Most recently he was in Jurassic Park 3, and to be honest, without him, the film would have been just a bunch of special effects strung together with the odd corny line. But, in my opinion, he made it so much more. And it's just his appearance that does it! In JP3 he has a big bushy 'tache, and a side parting. his general demeanour, and delivery of lines is superb.
In Fargo, he played a guy that arranges for his wife to get kidnapped in order to get a bit of money from his Father-In-Law. Again, it's the way he delivers the lines, his actions, etc, that helped to make this film absolutely brilliant.

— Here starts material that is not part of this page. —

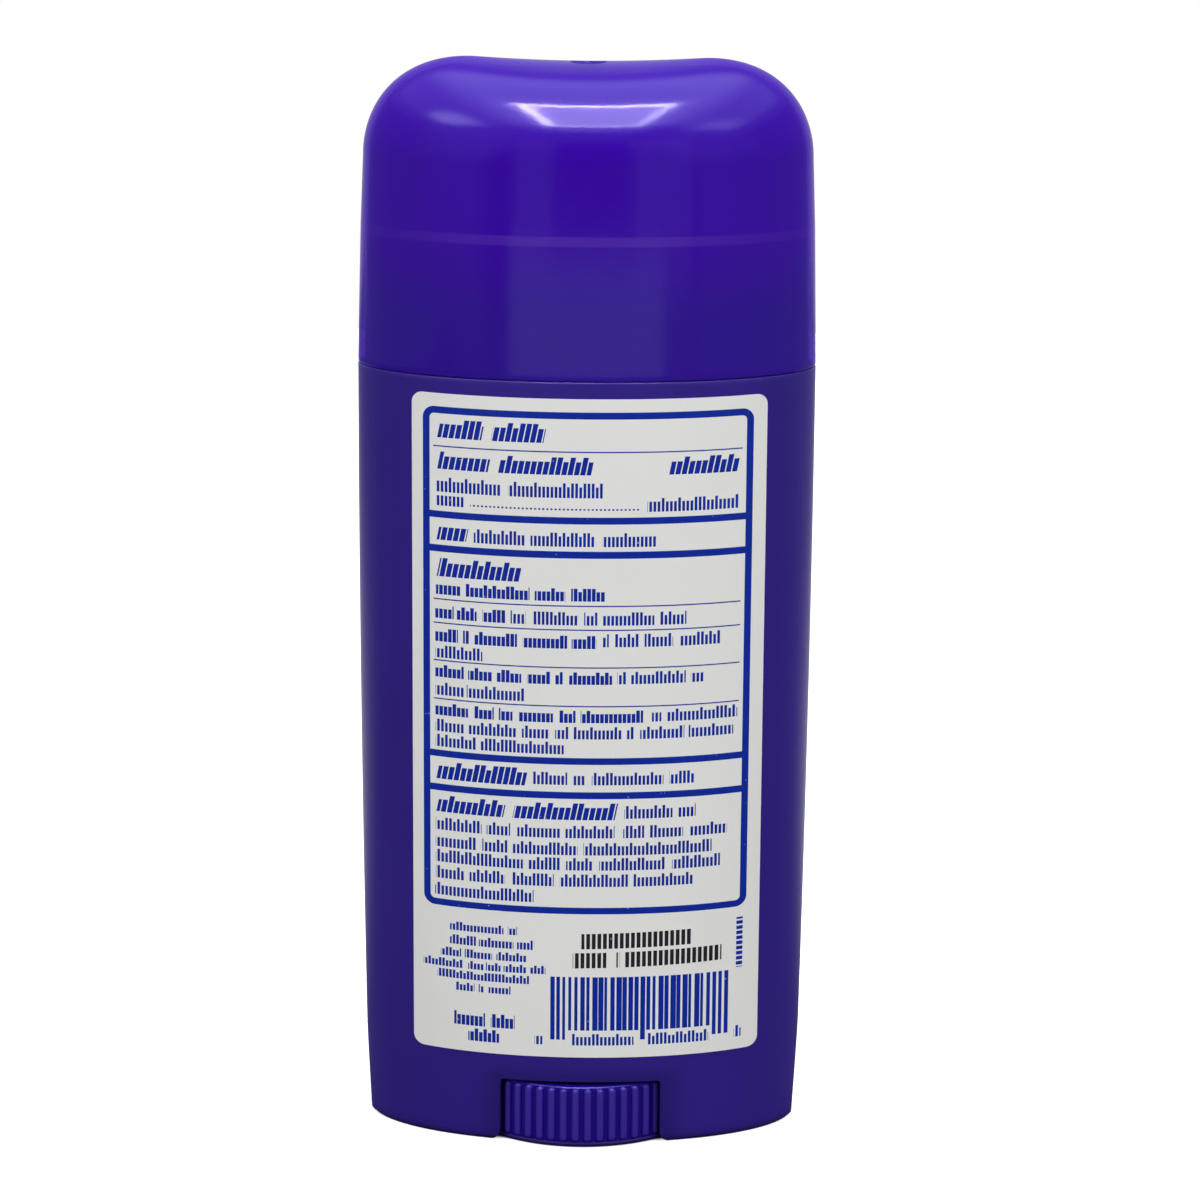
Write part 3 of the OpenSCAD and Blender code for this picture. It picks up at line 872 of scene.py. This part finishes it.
# The border with its round corners, as the distance from its middle line, and the rules across it.
border_left = -22.1
border_right = 23.1
border_low = 34.12
border_high = 105.1
border_line = 0.95
border_round = 1.6
thin_rule = 0.09
from_side = abs(x - (border_left + border_right) / 2) - ((border_right - border_left) / 2 - border_round)
from_end = abs(z - (border_low + border_high) / 2) - ((border_high - border_low) / 2 - border_round)
round_corner = ((from_side | 0) ** 2 + (from_end | 0) ** 2) ** 0.5
distance = round_corner + (from_side | from_end).math("MINIMUM", 0) - border_round
ink = ink | distance.near(-border_line / 2, border_line / 2)
for low, high in [(89.64, 90.6), (84.87, 85.85), (55.72, 56.68), (50.81, 51.79)]:
    ink = ink | block(border_left + 0.5, border_right - 0.5, low, high)
for height in (99.62, 78.2, 74.84, 69.52, 64.04):
    ink = ink | block(-20.65, 21.6, height - thin_rule, height + thin_rule)
dot_step = 0.56
ink = ink | ((x / dot_step).math("FRACT") < 0.5) * block(-15.5, 7.7, 91.55, 91.8)

# The field of upright stripes of uneven width, with three groups that reach lower.
stripe_step = 0.84
stripes_left = -4.4
stripes_right = 20.9
stripes_low = 17.0
stripes_high = 24.9
group_low = 15.6
stripe = x / stripe_step
width = paper.node("ShaderNodeTexWhiteNoise", {"noise_dimensions": "1D"}, {"W": stripe.math("FLOOR")})
groups = [(stripes_left, -1.7), (8.2, 9.1), (18.4, stripes_right)]
groups = reduce(add, [block(left, right, group_low, stripes_high) for left, right in groups])
field = block(stripes_left, stripes_right, stripes_low, stripes_high) | groups
ink = ink | (stripe.math("FRACT") < width * 0.5 + 0.46) * field

# The row up the side, and the two stamped rows, which run a little downhill.
side_row = x.near(22.2, 0.45) * z.near(28.85, 3.7) * ((z / 0.75).math("FRACT") < 0.7)
ink = (ink | side_row).math("MINIMUM", 1)
slope = z - x * 0.022
stamp_first = x.near(7.75, 7.65) * slope.near(30.1, 1.12)
stamp_second = (x.near(1.25, 2.35) + x.near(5.25, 0.25) + x.near(12.9, 6.8)) * slope.near(27.3, 1.12)
stamp = (stamp_first + stamp_second) * ((x / 0.78).math("FRACT") < 0.68)

fibre = paper.noise(900, 4, (1, 1, 0.5))
mottle = paper.noise(70, 4)
scuff = paper.noise(1500, 2).ramp(0.74, 0.78)
colour = paper.mix(mottle, paper_dark, paper_light)
colour = paper.mix(ink * (1 - scuff * 0.5), colour, paper.mix(fibre, ink_dark, ink_light))
colour = paper.mix(stamp * (1 - scuff * 0.4), colour, stamp_black)
surface = paper.plastic(
    Base_Color=colour,
    Roughness=0.42 + mottle * 0.1 + fibre * 0.06,
    Normal=paper.bump(fibre * 0.5 + mottle * 0.5, 0.00003),
    Specular_IOR_Level=0.25)
label.data.materials.append(paper.close(surface))

# Floor, light and backdrop
# A plain white floor under a white world. The camera sees both white, while the gloss mirrors a dim
# room in them, pale behind the pack and dark before it. Soft lamps stand at four corners and one hangs
# above, and three openings in front show only in the gloss.
# Half the width and depth of the floor that the pack stands on, which the camera sees dark: painted shade
# inside the hollow skirt.
under_pack = (30.2, 15.2)
floor_white = (0.62, 0.62, 0.63)
floor_pale = (0.46, 0.46, 0.47)
floor_dim = (0.07, 0.07, 0.075)
floor_dark = (0.008, 0.008, 0.009)
room_colour = (0.82, 0.80, 0.75)


def stage_sheet(name, corners, material):
    """A flat sheet through four corners in metres, which isn't part of the object."""
    mesh = bpy.data.meshes.new(name)
    mesh.from_pydata(corners, [], [(0, 1, 2, 3)])
    mesh.materials.append(material)
    made = bpy.data.objects.new(name, mesh)
    bpy.context.scene.collection.objects.link(made)
    return made


white = Finish("white floor")
lit = white.node("ShaderNodeBsdfDiffuse", {}, {"Color": floor_white})
glow = white.node("ShaderNodeEmission", {}, {"Color": (1.0, 1.0, 1.0), "Strength": 0.62})
bright = white.node("ShaderNodeAddShader", {}, {0: lit, 1: glow})
pale = white.y.ramp(20, 150) * (1 - abs(white.x).ramp(100, 400) * 0.85)
mirrored = white.mix(pale, white.mix(white.x.ramp(-450, -300), floor_dark, floor_dim), floor_pale)
dull = white.node("ShaderNodeBsdfDiffuse", {}, {"Color": mirrored})
# Painted shade: inside the pack's footprint the camera sees the dark dull floor instead of the white one.
beside_pack = ((white.x / under_pack[0]) ** 2 + (white.y / under_pack[1]) ** 2).ramp(0.85, 1.0)
floor_seen = white.node("ShaderNodeLightPath", out="Is Camera Ray")
floor_shader = white.node("ShaderNodeMixShader", {}, {0: floor_seen * beside_pack, 1: dull, 2: bright})
floor_corners = [(-0.7, -0.7, 0), (0.7, -0.7, 0), (0.7, 0.7, 0), (-0.7, 0.7, 0)]
stage_sheet("floor", floor_corners, white.close(floor_shader))

room = Finish("white world", world=True)
plain = room.node("ShaderNodeBackground", {}, {"Color": (1.0, 1.0, 1.0), "Strength": 1.0})
behind = room.y.ramp(0.45, 0.92) * 0.38 * (1 - room.z.ramp(0.60, 0.80))
above = room.z.ramp(0.50, 0.80) * 0.3
in_front = room.y.ramp(-0.90, -0.80) * 0.21 + 0.07
dim = room.node("ShaderNodeBackground", {}, {"Color": room_colour, "Strength": behind + above + in_front})
room_seen = room.node("ShaderNodeLightPath", out="Is Camera Ray")
room_shader = room.node("ShaderNodeMixShader", {}, {0: room_seen, 1: dim, 2: plain})
bpy.context.scene.world = room.close(room_shader)


def lamp(name, place, target, size, power, glossy=True, diffuse=True):
    """A soft rectangular lamp at a place in metres, turned towards a target. size is its width and
    height. A lamp that isn't glossy shows in no reflection, and one that isn't diffuse shows only there."""
    data = bpy.data.lights.new(name, "AREA")
    data.shape = "RECTANGLE"
    data.size, data.size_y = size
    data.energy = power
    made = bpy.data.objects.new(name, data)
    away = Vector(place) - Vector(target)
    made.matrix_world = Matrix.Translation(place) @ away.to_track_quat("Z", "Y").to_matrix().to_4x4()
    made.visible_glossy = glossy
    made.visible_diffuse = diffuse
    made.visible_camera = False
    bpy.context.scene.collection.objects.link(made)


lamp("lamp_left", (-0.9, -0.9, 0.6), (0, 0, 0.08), (0.9, 0.9), 10.2, glossy=False)
lamp("lamp_right", (0.9, -0.9, 0.6), (0, 0, 0.08), (0.9, 0.9), 11.4, glossy=False)
lamp("lamp_back_left", (-0.9, 1.0, 0.6), (0, 0, 0.08), (0.9, 0.9), 6.0, glossy=False)
lamp("lamp_back_right", (0.9, 1.0, 0.6), (0, 0, 0.08), (0.9, 0.9), 6.0, glossy=False)
lamp("above", (0, 0.3, 1.0), (0, 0.3, 0), (2.0, 1.6), 16.0, glossy=False)
openings = [(-0.27, 0.40, 0.20, 0.8, 0.14), (0.38, 0.40, 0.34, 0.8, 0.25), (-0.01, -0.12, 0.78, 0.34, 0.57)]
for left, up, wide, high, power in openings:
    lamp("opening", (left, -0.95, up), (left, 0, up), (wide, high), power, diffuse=False)

# Ceiling
# What the gloss of the cap mirrors from above: a pale ceiling with a square lamp in it, which has a
# bright strip along each edge. It shows only in reflections.
ceiling_colour = (0.88, 0.83, 0.97)
ceiling_level = 0.45
# Each patch of light: its middle, its width and depth, how softly its edge falls off, and its strength.
patches = [
    (0, -100, 2300, 1500, 300, 0.45), (550, -100, 1200, 1300, 350, 0.4), (10, -50, 1000, 1400, 300, 1.5),
    (0, -420, 640, 960, 180, 1.5), (-700, -500, 560, 560, 220, 4.2), (720, -640, 680, 580, 260, 1.9),
    (10, -365, 340, 500, 20, 6.0), (10, -115, 360, 20, 4, 95), (10, -610, 350, 20, 4, 36),
    (-165, -365, 20, 500, 4, 90), (185, -365, 20, 500, 4, 45)]
overhead = Finish("ceiling")


def patch(x, y, wide, deep, soft, level):
    """A rectangle of light on the ceiling, at its full strength inside and 0 at its edge."""
    across = (wide / 2 - abs(overhead.x - x)).ramp(0, soft)
    along = (deep / 2 - abs(overhead.y - y)).ramp(0, soft)
    return across * along * level


light = reduce(add, [patch(*row) for row in patches]) + ceiling_level
shade = overhead.node("ShaderNodeVectorMath", {"operation": "SCALE"}, {0: ceiling_colour, "Scale": light})
shine = overhead.node("ShaderNodeEmission", {}, {"Color": shade, "Strength": 1.0})
ceiling_corners = [(-1.3, -1, 1), (-1.3, 0.8, 1), (1.3, 0.8, 1), (1.3, -1, 1)]
ceiling = stage_sheet("ceiling", ceiling_corners, overhead.close(shine))
ceiling.visible_camera = False
ceiling.visible_diffuse = False
ceiling.visible_shadow = False

bpy.context.scene.view_settings.view_transform = "Standard"
bpy.context.view_layer.update()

But where he makes me laugh most is in Boogie Nights. He has a mullet. What's not funny about a mullet? The first part of the film, the good times part, features him catching his wife sleeping with other blokes on three seperate occasions. The look on his face the first time, or his humiliation the second are both superb moments, but what he does after the third time, well I won't spoil it for you, but it's one of the most memorable moments of the movie.

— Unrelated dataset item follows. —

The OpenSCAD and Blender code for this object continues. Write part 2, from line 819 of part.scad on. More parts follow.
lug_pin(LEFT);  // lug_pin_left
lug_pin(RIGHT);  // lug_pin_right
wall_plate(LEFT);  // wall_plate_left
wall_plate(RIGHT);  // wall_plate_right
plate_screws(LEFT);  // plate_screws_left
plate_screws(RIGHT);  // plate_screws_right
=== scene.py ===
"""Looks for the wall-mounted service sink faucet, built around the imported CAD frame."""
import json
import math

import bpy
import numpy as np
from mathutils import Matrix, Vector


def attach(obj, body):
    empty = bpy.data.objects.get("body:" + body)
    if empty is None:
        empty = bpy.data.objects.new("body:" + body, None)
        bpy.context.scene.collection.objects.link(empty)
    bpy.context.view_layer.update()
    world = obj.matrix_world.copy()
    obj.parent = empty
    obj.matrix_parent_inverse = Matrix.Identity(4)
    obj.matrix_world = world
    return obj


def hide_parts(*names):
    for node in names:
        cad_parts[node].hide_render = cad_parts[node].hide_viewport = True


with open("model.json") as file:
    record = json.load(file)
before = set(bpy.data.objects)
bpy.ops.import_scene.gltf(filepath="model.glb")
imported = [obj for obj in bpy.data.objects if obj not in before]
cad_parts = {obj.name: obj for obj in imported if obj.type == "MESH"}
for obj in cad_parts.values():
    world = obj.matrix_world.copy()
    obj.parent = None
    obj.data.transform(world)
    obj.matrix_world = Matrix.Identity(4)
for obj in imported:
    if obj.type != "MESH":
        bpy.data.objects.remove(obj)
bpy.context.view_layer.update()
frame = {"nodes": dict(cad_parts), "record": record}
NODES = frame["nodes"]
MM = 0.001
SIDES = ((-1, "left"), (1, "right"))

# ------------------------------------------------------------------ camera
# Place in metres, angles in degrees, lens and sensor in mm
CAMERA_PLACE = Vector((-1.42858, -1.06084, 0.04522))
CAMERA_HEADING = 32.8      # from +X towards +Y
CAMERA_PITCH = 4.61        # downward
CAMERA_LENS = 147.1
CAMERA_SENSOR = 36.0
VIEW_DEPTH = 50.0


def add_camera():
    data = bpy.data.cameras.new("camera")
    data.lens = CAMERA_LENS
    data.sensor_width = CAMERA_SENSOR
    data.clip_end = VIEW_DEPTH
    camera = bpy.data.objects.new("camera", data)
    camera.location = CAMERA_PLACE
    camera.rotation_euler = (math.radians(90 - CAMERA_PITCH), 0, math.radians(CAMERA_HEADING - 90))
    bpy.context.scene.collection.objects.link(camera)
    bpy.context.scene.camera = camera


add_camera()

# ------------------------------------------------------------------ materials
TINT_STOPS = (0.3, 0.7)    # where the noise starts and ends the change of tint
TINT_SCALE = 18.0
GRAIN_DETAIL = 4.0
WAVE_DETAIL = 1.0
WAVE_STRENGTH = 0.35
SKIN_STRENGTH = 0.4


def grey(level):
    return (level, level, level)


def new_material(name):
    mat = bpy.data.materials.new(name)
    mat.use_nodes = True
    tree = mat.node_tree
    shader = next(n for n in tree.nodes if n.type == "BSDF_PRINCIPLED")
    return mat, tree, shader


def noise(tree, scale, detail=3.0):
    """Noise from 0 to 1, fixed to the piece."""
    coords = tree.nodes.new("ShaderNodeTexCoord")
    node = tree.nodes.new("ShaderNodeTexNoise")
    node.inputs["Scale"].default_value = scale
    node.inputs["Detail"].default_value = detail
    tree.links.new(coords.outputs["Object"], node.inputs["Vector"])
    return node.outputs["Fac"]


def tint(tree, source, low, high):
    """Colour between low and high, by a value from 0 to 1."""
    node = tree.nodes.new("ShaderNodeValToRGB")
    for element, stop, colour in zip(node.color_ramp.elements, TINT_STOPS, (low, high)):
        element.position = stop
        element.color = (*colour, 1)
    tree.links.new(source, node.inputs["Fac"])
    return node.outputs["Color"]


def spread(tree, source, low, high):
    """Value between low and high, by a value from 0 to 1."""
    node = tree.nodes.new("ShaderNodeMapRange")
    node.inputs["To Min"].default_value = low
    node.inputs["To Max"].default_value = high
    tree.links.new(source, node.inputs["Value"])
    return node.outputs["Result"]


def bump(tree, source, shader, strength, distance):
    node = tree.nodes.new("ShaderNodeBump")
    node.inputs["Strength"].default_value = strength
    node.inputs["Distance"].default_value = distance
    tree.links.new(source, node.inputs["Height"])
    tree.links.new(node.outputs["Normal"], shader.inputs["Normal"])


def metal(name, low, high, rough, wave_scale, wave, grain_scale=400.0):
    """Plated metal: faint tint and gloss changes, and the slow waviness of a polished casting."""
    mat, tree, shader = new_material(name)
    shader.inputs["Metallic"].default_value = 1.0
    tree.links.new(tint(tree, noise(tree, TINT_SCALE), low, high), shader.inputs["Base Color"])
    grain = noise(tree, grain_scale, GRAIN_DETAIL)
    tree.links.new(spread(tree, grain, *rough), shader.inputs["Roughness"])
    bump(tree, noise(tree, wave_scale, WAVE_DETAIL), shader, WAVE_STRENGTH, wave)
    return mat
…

So what else has he been in?
Anyone think of any more memorable Macy moments?
> Ok, so try saying "Yo homeboy, seen Shaft?"
Are you trying to get me killed?
:)
> Jason Lee is a funny, funny guy. Get the Mallrats and
> Chasing Amy special eds. and listen to the commentary,
> it's him, Kevin Smith, a surprisingly funny Ben Affleck
> and Jason Mewes, all in a tiny room eating snacks. Cool.
I'm a veterain of all the Smith commentarys, they're the onl ones I've listened to more than once. Would recommend them in a flash to anyone. Also agree about Affleck, thought he'd be a git, actually really funny.
Is Lee on the Chasing Amy track though? Pretty sure he missed that one out due to other commitments - mention it at the start of the Dogma commentary IIRC.
Unless Shaft comes to my rescue of course. What? He's real! He is!
:)
I would say the best thing to do is wander about wearing a NWA t-shirt asking "Where the white women at?" to every gangbanga you come across.
I give you about 7 mins, tops
And my hotel is about 10 metres away from a McDonalds. Wooohoo!
:)
I swear though, if I saw Danny Trejo in a dark alley, I'd probably die. He looks so freaky. He has leather skin. No joke.